На старших курсах Джек уже пользовался всеобщим признанием, хотя порой это признание выливалось в неприязнь задетых им снобов и консерваторов. Вершиной его общественной деятельности стало избрание президентом Космополитического клуба, объединявшего студентов двадцати национальностей. Кроме того, он был видной персоной в Драматическом клубе и Западном клубе; последний представлял собой своеобразное землячество.

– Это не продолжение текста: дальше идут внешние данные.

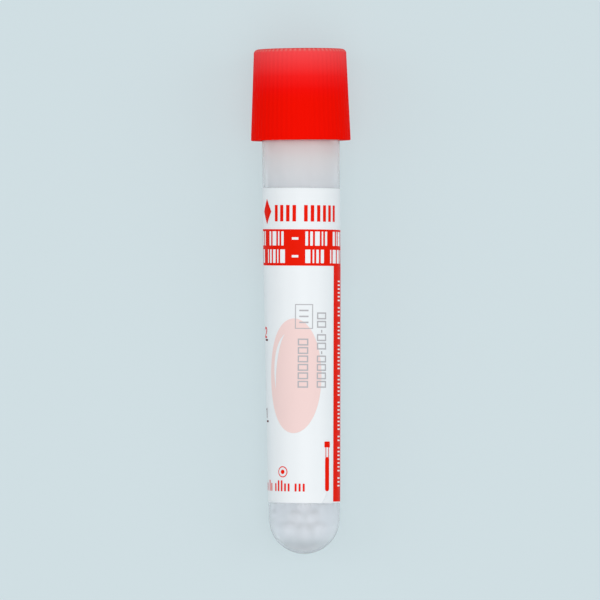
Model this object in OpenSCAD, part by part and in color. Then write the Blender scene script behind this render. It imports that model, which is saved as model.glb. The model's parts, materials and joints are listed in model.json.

Неслыханная ранее активность студенчества, его протест против вся и всего казались в те времена чуть ли не революционным событием Но потом Рид понял, что «все это не вносило существенных изменений в мировоззрение людей гарвардского общества, и вполне возможно, что члены наших университетских клубов и спортсмены, представлявшие нас перед лицом внешнего мира, никогда и не слышали об этой политической деятельности. Но меня и многих других она заставила осознать, что в мрачной атмосфере внешнего мира происходит нечто более захватывающее и интересное, чем университетская жизнь. Это возбуждало в нас интерес к сочинениям таких людей, как Герберт Дж. Уэллс, Грэхем Уоллес и им подобные. Одновременно это отвлекало от дилетантизма Оскара Уайльда, который был властителем дум целых поколений студентов…»

В Гарварде Рид впервые встретил человека, повлиявшего на его мышление больше чем кто-либо другой. Линкольну Стеффенсу было уже за сорок, и он находился в зените своей журналистской славы. Его называли «разгребателем грязи» за беспощадные разоблачения коррупции в правительственном аппарате и темных дел крупных монополий. Появление его знаменитой книги «Позор городов» было подобно взрыву бомбы.